Increasing Levels of Responsibility
An Army sapper, Egan has served in increasing levels of responsibility. In 2004, he was selected as the Australian representative at the U.S. Army Sergeants Major Academy at Fort Bliss, Texas. After graduating with Class 55, he stayed on as a faculty advisor. The nine-month course exposed him not only to the U.S. Army, but also to other U.S. military services and representatives from 39 other nations.
“The [U.S. Army Sergeants Major] Academy provided me the professional military education opportunity to lift my thinking above the tactical level and consider the operational and strategic implications.

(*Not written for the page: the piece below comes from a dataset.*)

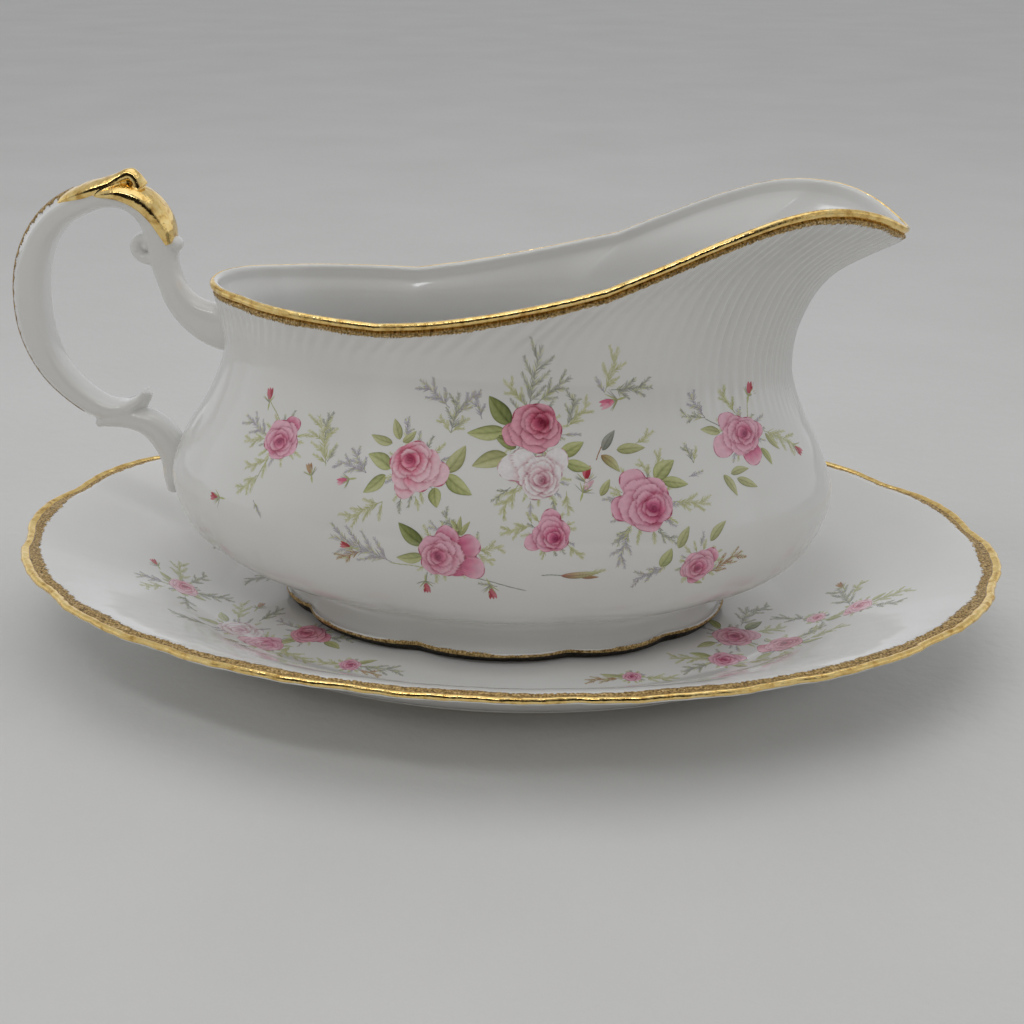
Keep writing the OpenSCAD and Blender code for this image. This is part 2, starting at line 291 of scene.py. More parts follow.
JUNCTION_L, JUNCTION_W = FOOT_L - 9, FOOT_W - 12
RIM_CORNERS = (-24.0, 24.0)
RIM_LINE = [
    [(-65, 81.2), (-54, 80.1), (-40, 79.1), (-24, 78.2)],
    [(-24, 78.2), (-12, 79.6), (0, 81.8), (12, 84.5), (24, 87.6)],
    [(24, 87.6), (36, 92.9), (48, 98.0), (60, 101.8), (67, 102.6), (74, 102.0), (80, 99.8), (85, 96.6)],
]


def rim_height(x):
    """The rim's height along the boat: it dips to the first corner and climbs to the spout."""
    x = np.asarray(x, float)
    z = between(RIM_LINE[0], x)
    z = np.where(x > RIM_CORNERS[0], between(RIM_LINE[1], x), z)
    return np.where(x > RIM_CORNERS[1], between(RIM_LINE[2], x), z)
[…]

It made me a better senior enlisted leader,” Egan said.
In 2015, Egan attended the Keystone Course at the National Defense University and was the first Australian to participate in the field study package. “I was the senior enlisted leader to the Australian Deployable Joint Force Headquarters at the time; Keystone gave me affirmation of my role and responsibilities in a Joint Interagency environment,” he said. In 2017, Egan was invited once again to Keystone, this time as the second-ever International Senior Fellow.
Egan said he grew professionally and personally from these experiences. “I’ll say this: my nation’s own training got me to the level where I could integrate seamlessly and credibly,” he added. “[The Australian training] gave me the foundations. This is a small military, and it has exceptionally top-quality training. The [Australian] military puts NCOs in challenging jobs and expects initiative from its people.
“It’s the same as the American military,” Egan said.
The training helps ensure that NCOs “can positively interact with everyone,” from the most junior to the most senior in rank, he said.
Another mark of the U.S. and Australian military, Egan said, is that NCOs aren’t afraid to ask questions of the most-senior ranking members.
“It’s respectful, of course, but they can get the word directly,” he said. “Our enlisted forces know what’s important and what to ask their leaders; they understand these questions, or constructive inputs, can lead to better decisions. Critically, our leaders and commanders are willing to listen. You don’t see that in all militaries.”